Say how many lines hold the string "collection"; please write nothing but the number.

### Recorded data
++++++++++++++++++++
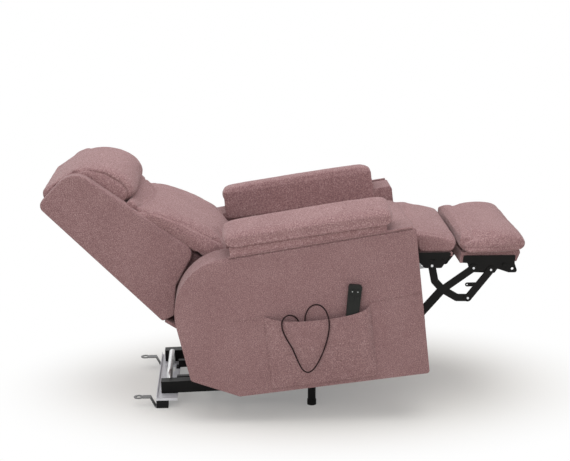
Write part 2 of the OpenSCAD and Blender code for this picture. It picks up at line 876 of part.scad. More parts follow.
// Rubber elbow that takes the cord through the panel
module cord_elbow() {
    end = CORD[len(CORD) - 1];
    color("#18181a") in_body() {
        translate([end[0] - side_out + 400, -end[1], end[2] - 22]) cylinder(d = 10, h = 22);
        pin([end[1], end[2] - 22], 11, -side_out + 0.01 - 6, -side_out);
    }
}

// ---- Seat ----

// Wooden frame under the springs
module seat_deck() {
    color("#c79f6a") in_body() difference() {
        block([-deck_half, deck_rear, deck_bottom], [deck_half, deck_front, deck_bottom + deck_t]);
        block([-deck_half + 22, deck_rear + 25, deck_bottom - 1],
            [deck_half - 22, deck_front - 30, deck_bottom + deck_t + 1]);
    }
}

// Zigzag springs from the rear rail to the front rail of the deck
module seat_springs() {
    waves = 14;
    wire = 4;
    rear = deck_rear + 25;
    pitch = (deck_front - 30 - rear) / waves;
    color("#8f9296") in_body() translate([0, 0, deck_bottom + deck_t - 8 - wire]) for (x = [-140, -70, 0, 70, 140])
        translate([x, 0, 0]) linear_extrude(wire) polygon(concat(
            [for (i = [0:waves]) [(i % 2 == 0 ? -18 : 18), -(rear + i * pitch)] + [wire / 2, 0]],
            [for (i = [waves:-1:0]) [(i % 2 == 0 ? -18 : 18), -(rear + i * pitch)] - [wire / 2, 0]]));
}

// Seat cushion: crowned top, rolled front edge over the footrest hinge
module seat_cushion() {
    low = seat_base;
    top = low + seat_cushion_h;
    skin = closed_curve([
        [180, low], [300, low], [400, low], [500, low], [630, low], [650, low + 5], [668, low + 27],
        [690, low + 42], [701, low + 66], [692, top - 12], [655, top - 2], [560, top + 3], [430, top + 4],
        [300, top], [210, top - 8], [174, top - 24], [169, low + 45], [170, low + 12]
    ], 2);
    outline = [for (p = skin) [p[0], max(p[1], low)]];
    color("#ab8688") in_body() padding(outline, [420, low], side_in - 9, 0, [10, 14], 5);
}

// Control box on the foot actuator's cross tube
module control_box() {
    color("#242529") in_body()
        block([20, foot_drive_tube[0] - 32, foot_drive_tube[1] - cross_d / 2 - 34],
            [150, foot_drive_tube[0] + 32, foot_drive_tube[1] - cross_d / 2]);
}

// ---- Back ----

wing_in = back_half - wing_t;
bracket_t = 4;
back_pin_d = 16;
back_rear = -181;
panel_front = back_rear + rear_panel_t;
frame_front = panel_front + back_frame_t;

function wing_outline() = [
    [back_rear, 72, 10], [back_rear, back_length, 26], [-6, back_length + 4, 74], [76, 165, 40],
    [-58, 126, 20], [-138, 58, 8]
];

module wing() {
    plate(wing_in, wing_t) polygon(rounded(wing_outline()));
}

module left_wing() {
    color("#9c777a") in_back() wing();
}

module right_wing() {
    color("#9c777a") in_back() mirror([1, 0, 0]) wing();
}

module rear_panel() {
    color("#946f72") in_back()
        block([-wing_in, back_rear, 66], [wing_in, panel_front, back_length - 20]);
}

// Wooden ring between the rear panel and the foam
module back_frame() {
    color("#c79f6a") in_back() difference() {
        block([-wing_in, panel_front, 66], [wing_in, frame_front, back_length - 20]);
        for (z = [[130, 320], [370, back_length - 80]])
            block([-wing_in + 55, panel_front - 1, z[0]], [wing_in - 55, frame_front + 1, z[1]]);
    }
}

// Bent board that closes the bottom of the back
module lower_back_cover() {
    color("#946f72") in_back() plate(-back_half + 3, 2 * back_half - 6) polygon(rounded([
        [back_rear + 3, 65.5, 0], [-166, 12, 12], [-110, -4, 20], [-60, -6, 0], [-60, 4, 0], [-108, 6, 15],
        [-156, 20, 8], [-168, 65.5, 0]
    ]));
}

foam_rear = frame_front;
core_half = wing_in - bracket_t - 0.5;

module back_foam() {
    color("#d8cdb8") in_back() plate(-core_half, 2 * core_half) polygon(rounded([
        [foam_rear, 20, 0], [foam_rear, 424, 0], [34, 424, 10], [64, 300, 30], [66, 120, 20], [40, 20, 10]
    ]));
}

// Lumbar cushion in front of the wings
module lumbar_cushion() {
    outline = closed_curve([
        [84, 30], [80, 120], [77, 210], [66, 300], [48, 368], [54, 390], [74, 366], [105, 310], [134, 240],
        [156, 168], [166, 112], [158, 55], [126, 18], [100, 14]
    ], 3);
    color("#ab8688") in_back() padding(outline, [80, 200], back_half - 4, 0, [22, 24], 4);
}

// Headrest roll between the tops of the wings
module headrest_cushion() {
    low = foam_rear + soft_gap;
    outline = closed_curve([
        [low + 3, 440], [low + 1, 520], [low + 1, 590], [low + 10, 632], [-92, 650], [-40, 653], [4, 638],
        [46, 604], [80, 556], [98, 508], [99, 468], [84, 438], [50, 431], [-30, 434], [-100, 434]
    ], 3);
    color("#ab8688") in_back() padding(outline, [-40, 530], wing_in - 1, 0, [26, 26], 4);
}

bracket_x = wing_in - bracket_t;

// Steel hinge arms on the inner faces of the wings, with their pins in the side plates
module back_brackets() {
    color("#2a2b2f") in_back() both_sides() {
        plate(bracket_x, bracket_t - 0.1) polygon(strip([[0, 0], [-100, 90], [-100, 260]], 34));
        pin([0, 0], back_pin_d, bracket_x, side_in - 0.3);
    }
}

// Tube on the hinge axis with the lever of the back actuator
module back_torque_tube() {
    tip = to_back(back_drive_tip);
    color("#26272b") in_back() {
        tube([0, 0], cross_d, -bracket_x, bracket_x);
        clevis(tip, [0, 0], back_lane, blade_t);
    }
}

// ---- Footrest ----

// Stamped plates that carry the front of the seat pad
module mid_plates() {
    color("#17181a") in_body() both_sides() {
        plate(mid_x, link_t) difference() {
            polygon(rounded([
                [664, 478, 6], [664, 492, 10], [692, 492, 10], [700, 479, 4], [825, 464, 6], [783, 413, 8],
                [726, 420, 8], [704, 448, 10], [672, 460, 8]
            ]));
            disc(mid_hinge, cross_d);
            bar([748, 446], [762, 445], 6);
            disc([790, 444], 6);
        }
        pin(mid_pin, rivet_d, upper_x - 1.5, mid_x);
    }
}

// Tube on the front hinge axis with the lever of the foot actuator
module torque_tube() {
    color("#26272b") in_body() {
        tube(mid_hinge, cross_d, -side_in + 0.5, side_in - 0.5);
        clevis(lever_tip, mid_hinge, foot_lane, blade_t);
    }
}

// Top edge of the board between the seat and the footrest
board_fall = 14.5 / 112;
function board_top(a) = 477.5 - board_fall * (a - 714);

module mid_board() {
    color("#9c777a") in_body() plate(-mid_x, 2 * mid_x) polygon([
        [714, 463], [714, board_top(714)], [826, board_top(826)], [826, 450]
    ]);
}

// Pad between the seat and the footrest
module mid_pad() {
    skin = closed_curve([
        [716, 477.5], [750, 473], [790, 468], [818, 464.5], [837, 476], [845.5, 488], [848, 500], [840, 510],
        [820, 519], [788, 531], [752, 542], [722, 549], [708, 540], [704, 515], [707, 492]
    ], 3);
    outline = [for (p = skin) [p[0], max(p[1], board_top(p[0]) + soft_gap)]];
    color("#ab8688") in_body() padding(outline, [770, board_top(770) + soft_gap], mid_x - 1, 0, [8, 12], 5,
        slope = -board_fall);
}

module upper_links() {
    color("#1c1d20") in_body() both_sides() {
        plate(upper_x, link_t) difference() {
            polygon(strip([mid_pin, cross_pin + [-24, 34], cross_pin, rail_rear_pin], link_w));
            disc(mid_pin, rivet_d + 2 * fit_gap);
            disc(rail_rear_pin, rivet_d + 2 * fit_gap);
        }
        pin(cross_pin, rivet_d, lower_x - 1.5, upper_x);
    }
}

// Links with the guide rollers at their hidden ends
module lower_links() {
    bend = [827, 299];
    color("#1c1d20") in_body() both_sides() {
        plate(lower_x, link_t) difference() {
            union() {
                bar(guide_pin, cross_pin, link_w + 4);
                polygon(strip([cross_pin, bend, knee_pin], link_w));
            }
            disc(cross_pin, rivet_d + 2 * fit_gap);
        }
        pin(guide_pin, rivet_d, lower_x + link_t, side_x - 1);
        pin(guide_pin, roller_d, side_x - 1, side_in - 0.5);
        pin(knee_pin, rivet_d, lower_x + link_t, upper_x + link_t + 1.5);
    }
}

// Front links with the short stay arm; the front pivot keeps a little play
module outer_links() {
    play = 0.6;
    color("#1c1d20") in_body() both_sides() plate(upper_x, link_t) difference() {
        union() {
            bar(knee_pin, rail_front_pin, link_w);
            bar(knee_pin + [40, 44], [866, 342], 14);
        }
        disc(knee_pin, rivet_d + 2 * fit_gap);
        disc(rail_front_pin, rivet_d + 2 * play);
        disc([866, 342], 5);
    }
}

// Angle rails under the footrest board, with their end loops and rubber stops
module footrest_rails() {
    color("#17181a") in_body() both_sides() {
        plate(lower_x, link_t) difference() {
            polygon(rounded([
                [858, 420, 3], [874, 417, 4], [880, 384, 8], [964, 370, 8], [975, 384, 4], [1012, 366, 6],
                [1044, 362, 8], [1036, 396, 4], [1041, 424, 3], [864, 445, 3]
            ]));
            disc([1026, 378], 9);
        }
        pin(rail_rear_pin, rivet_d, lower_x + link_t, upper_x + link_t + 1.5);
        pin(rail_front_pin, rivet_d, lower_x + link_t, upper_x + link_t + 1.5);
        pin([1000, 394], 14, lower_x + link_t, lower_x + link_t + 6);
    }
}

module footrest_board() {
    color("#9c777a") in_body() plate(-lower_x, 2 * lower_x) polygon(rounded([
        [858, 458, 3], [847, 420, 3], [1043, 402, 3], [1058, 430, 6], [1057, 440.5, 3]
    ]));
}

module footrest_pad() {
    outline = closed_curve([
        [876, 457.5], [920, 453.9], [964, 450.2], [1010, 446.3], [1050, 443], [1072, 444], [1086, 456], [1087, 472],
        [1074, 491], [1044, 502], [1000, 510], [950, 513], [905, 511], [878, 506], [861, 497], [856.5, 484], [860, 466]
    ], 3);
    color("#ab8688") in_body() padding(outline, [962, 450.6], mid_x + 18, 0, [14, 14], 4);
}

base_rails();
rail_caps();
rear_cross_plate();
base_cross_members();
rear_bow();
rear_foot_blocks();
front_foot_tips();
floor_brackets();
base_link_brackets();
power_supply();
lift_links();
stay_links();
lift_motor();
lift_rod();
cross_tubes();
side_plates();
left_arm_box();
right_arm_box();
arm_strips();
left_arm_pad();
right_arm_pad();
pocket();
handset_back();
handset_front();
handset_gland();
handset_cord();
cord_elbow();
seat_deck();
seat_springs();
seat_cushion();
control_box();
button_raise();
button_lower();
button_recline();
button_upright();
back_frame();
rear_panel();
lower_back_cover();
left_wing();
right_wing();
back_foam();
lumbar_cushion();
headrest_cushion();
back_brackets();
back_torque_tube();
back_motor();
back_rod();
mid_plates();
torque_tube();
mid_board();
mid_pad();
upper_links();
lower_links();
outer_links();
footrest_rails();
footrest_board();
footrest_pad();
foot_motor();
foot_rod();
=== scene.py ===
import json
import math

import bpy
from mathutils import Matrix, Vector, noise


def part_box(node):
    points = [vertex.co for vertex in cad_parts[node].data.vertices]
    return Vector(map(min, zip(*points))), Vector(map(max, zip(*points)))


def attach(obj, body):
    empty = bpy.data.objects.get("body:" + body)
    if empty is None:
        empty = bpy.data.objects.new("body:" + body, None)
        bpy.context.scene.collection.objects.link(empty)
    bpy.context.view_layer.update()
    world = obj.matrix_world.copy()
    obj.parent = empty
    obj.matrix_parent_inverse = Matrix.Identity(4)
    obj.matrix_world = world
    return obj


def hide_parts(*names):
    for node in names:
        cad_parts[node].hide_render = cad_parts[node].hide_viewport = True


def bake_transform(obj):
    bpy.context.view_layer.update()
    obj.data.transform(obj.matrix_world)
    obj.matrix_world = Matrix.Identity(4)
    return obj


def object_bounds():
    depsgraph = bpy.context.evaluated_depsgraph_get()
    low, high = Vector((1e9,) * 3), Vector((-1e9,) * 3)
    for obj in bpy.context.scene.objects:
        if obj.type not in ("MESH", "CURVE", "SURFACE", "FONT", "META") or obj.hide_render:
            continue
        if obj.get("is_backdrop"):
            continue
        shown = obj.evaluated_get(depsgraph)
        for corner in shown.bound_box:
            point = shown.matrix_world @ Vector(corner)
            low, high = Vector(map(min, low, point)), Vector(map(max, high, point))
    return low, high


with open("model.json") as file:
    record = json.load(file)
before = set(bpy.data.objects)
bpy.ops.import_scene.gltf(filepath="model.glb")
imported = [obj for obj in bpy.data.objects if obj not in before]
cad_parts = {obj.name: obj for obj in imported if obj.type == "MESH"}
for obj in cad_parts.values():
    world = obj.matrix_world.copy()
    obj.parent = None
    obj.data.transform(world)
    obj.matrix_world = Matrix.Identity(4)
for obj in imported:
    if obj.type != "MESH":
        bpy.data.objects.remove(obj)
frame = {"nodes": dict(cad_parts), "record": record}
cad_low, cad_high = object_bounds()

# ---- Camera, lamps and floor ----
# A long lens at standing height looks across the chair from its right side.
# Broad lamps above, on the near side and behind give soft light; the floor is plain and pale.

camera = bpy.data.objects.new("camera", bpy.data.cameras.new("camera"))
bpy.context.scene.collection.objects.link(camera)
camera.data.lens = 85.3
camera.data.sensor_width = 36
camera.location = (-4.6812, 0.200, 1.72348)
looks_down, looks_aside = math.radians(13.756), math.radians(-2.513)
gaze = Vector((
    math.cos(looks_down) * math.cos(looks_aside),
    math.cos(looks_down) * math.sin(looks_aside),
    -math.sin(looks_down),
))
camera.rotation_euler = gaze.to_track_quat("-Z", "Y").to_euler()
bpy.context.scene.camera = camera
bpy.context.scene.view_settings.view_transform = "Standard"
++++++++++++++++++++
### Complete answer
2